Geobiology

Penelope Boston,
New Mexico Institute of Mining and Technology

Summary

This course is designed to provide a broad perspective on the ongoing effects of biological processes and entities on the development of Earth as a geological object. Very early in the history of Earth, life emerged and the history of Earth has been profoundly affected by this circumstance ever since. Life distinguishes Earth amongst its fellow planets in our Solar System.


Course Size:
31-70

Course Format:
Students enroll in separate lecture and lab components. The lecture and the lab are both taught by the professor.

Institution Type:
University with graduate programs, including doctoral programs

Course Context:

This is one of 5 200-level (sophomore) fundamental courses required of our Earth and Environmental Science majors. We also attract Biology, Chemistry, Mineral Engineering, Petroleum Engineering, and Environmental Science majors who take it as an elective. Limited prerequisites include Geol 101 - General Geology or other 100 level (freshmen) geoscience class.

Course Content:

The scope of Geobiology is extremely broad encompassing topics as widely separated as classical paleontology and global scale biogeochemical cycles. We present the most significant of the long list of possible topics focusing on both ends of the geological time spectrum from ancient to modern trying to point out parallels in geobiological processes and events across the vast span of deep time. Geology, geochemistry, hydrology, climatology, biology and other topics are interwoven to paint a picture of Earth as an inherently geobiological planet.

Course Goals:

I want to open students' eyes to the many biological influences on geological processes. I want them to approach classical Earth science topics with an eye to the potential role of biology in those where that makes sense. I try to impart a sense of the amazing record of life contained within the rock record, and how that story can be read in real time in the field. Even if they go on into fields of science or engineering that have little directly to do with biology, they are citizens who live on a planet dominated by biological processes, they face decisions as voters that should be based on a good grasp of the technical issues involved, and they are biological organisms themselves in fact!

Course Features:

I use the Socratic method, I try to elicit actual brainwaves in the students, I try to strike a balance between chunks of formal presentation, and informal probing of those concepts in real time in the class.

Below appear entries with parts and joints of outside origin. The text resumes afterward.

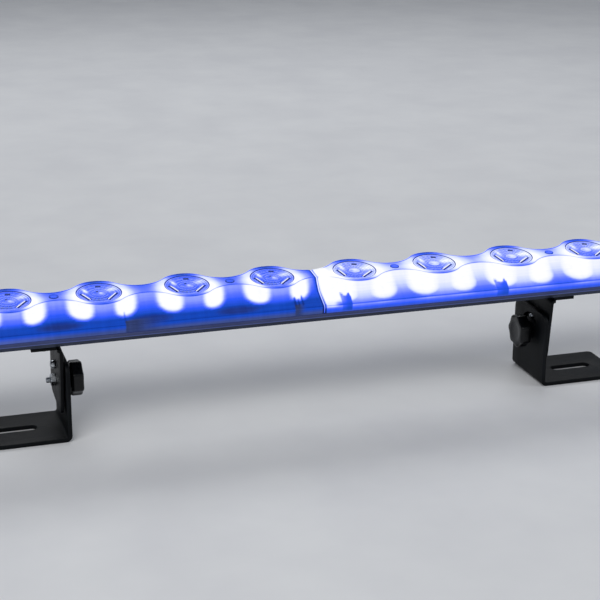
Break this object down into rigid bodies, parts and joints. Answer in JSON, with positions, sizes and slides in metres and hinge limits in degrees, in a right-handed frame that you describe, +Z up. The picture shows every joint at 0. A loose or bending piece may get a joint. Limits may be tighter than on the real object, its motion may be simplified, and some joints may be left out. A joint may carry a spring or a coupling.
{
  "type": "led strip batten",
  "caption": "Slim light bar with lensed LEDs under wavy frosted covers, tilting between two clamped L-shaped floor brackets.",
  "frame": {"origin": "on the floor under the middle of the bounding box", "axes": "+X along the bar from the input end to the output end, front of the bar towards -Y, +Z up"},
  "size_m": [1.034, 0.0792, 0.1374],
  "materials": {
    "housing_aluminium": "satin anodised extrusion",
    "frosted_cover": "frosted translucent, lit blue from inside",
    "clear_lens": "clear moulded optic",
    "white_board": "white solder mask",
    "green_board": "green circuit board",
    "psu_can": "folded sheet can",
    "black_cap": "fine moulded texture",
    "socket_plastic": "black moulded",
    "cover_screw_plastic": "blue-lit plastic cap",
    "zinc_steel": "bright zinc plate",
    "black_steel": "fine black powder coat",
    "knob_plastic": "black moulded",
    "panel_plastic": "black moulded",
    "display_plastic": "dark red window",
    "button_rubber": "dark grey key caps"
  },
  "bodies": {
    "left_foot": {"foot_bracket_left": "black_steel", "friction_washer_left": "zinc_steel"},
    "right_foot": {"foot_bracket_right": "black_steel", "friction_washer_right": "zinc_steel"},
    "left_knob": {"clamp_knob_left": "knob_plastic", "clamp_stud_left": "zinc_steel"},
    "right_knob": {"clamp_knob_right": "knob_plastic", "clamp_stud_right": "zinc_steel"},
    "button_1": {"menu_button_1": "button_rubber"},
    "button_2": {"menu_button_2": "button_rubber"},
    "button_3": {"menu_button_3": "button_rubber"},
    "button_4": {"menu_button_4": "button_rubber"},
    "bar": {"control_panel": "panel_plastic", "cover_left": "frosted_cover", "cover_right": "frosted_cover", "cover_screw_01": "cover_screw_plastic", "cover_screw_02": "cover_screw_plastic", "cover_screw_03": "cover_screw_plastic", "cover_screw_04": "cover_screw_plastic", "cover_screw_05": "cover_screw_plastic", "cover_screw_06": "cover_screw_plastic", "data_in_socket": "socket_plastic", "data_out_socket": "socket_plastic", "display_window": "display_plastic", "driver_board": "green_board", "ear_screw_left_1": "zinc_steel", "ear_screw_left_2": "zinc_steel", "ear_screw_right_1": "zinc_steel", "ear_screw_right_2": "zinc_steel", "end_cap_left": "black_cap", "end_cap_right": "black_cap", "end_screw_left_1": "zinc_steel", "end_screw_left_2": "zinc_steel", "end_screw_right_1": "zinc_steel", "end_screw_right_2": "zinc_steel", "guide_pin_left": "zinc_steel", "guide_pin_right": "zinc_steel", "housing": "housing_aluminium", "led_board_left": "white_board", "led_board_right": "white_board", "lens_01": "clear_lens", "lens_02": "clear_lens", "lens_03": "clear_lens", "lens_04": "clear_lens", "lens_05": "clear_lens", "lens_06": "clear_lens", "lens_07": "clear_lens", "lens_08": "clear_lens", "lens_09": "clear_lens", "lens_10": "clear_lens", "lens_11": "clear_lens", "lens_12": "clear_lens", "lock_nut_left": "zinc_steel", "lock_nut_right": "zinc_steel", "power_in_socket": "socket_plastic", "power_out_socket": "socket_plastic", "power_supply": "psu_can", "safety_eye": "zinc_steel", "tilt_ear_left": "black_steel", "tilt_ear_right": "black_steel"}
  },
  "joints": [
    {"name": "bar_tilt", "type": "hinge", "parent": "left_foot", "child": "bar", "pos_m": [-0.249, 0.00465, 0.05], "axis": [1, 0, 0], "range_deg": [-51, 39]},
    {"name": "right_foot_pivot", "type": "hinge", "parent": "bar", "child": "right_foot", "pos_m": [0.2445, 0.00465, 0.05], "axis": [1, 0, 0], "range_deg": [-39, 51]},
    {"name": "left_knob_turn", "type": "hinge", "parent": "left_foot", "child": "left_knob", "pos_m": [-0.235, 0.00465, 0.05], "axis": [1, 0, 0], "range_deg": [0, 270]},
    {"name": "right_knob_turn", "type": "hinge", "parent": "right_foot", "child": "right_knob", "pos_m": [0.2305, 0.00465, 0.05], "axis": [-1, 0, 0], "range_deg": [0, 270]},
    {"name": "button_1_press", "type": "slide", "parent": "bar", "child": "button_1", "axis": [0, -0.1045, 0.9945], "range_m": [0, 0.0008], "stiffness_N_per_m": 600, "springref_m": -0.0005},
    {"name": "button_2_press", "type": "slide", "parent": "bar", "child": "button_2", "axis": [0, -0.1045, 0.9945], "range_m": [0, 0.0008], "stiffness_N_per_m": 600, "springref_m": -0.0005},
    {"name": "button_3_press", "type": "slide", "parent": "bar", "child": "button_3", "axis": [0, -0.1045, 0.9945], "range_m": [0, 0.0008], "stiffness_N_per_m": 600, "springref_m": -0.0005},
    {"name": "button_4_press", "type": "slide", "parent": "bar", "child": "button_4", "axis": [0, -0.1045, 0.9945], "range_m": [0, 0.0008], "stiffness_N_per_m": 600, "springref_m": -0.0005}
  ],
  "couplings": [
    {"joint": "right_foot_pivot", "follows": "bar_tilt", "ratio": -1}
  ]
}
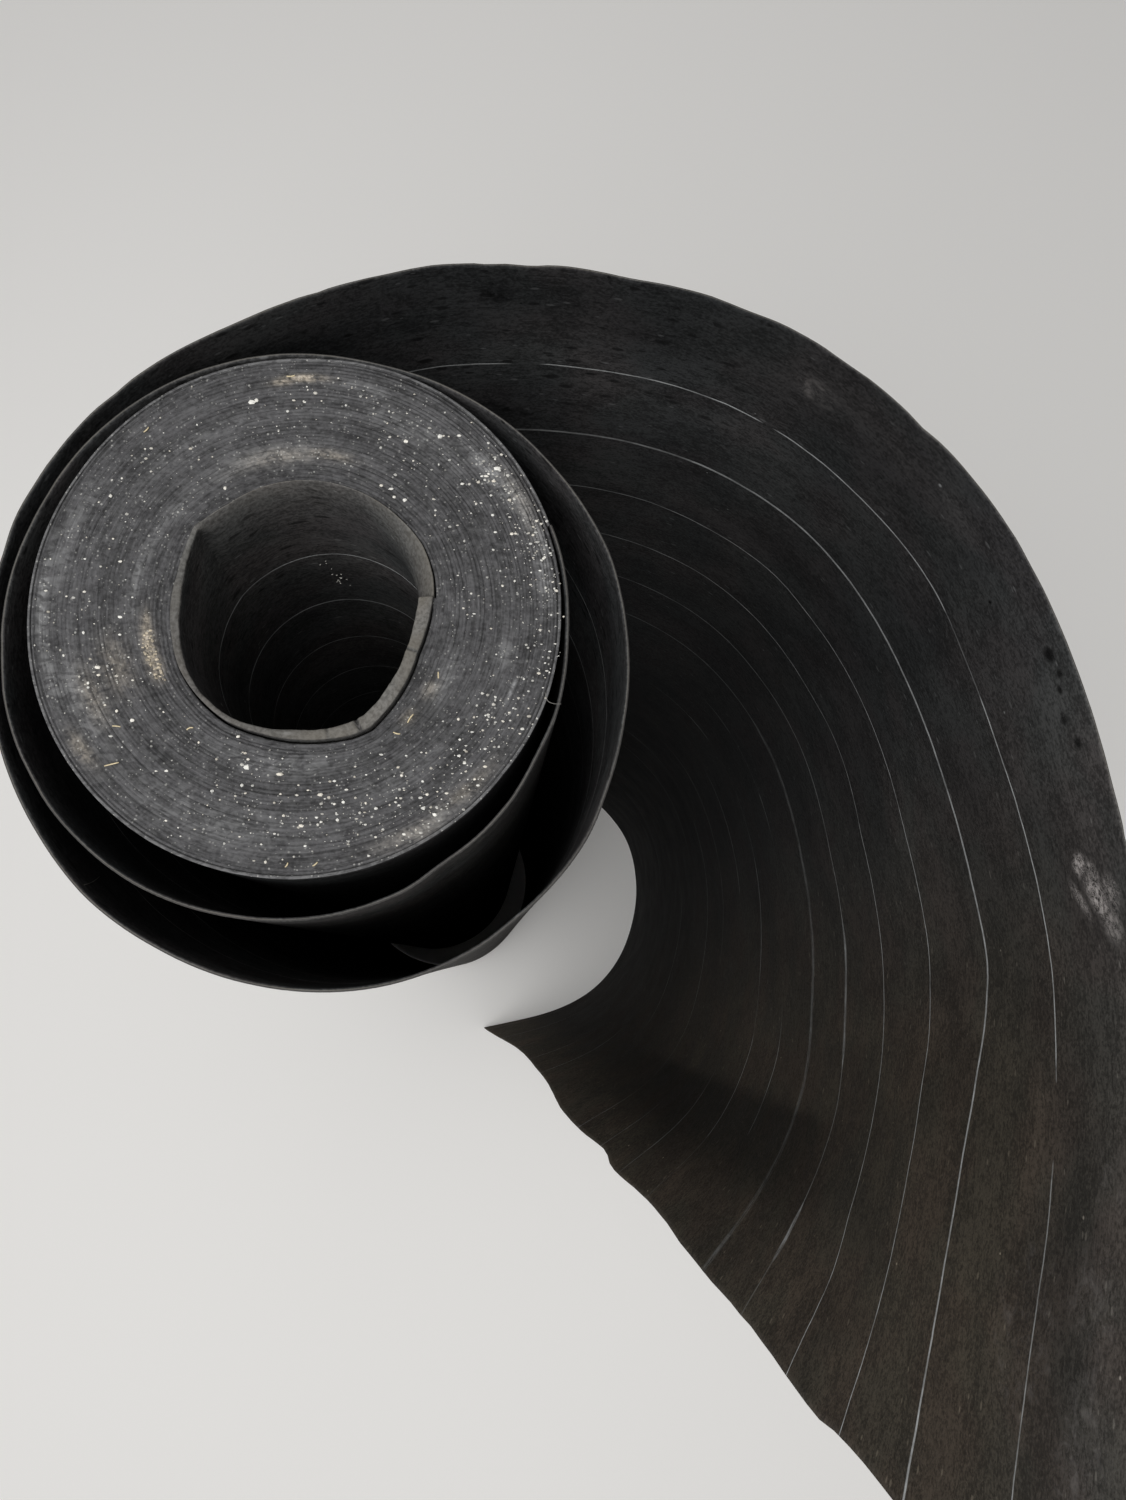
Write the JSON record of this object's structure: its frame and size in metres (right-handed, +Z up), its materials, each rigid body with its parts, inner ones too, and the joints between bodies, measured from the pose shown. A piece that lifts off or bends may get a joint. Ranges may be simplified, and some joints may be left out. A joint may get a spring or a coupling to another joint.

The capstone laboratory activity requires the students to select different events, epochs, and transformations in the geobiological history of Earth. They create physical signs with text and drawings illustrating the events, and then make a spatial translation of the sweep of geobiological time into a campus-sized display. Students communally develop the best scale to use to represent events as recent as a few thousand years ago, to the earliest record of potentially water-influenced minerals on the planet (e.g. zircons) at 4+ billion years ago.

Course Philosophy:

It suits my hyperactive personality! It suits the needs of trying to impart a feel for working across very different disciplinary lines.

Assessment:

The obvious, pre-test at the beginning of the semester, the usual exams, written responses to in class assignments, synthesis of the presented ideas in new situations in small-group exercises.

Syllabus:

Syllabus for the 2013 version (Excel 22kB Apr25 13)

Teaching Materials:


References and Notes:

Earth: Portrait of a Planet by Steven Marshak
We are using it as the fundamental text for the entire suite of 200 level classes in our core curriculum.

I assign a small number of easy to tackle journal articles, articles in broad interest magazines like Scientific American.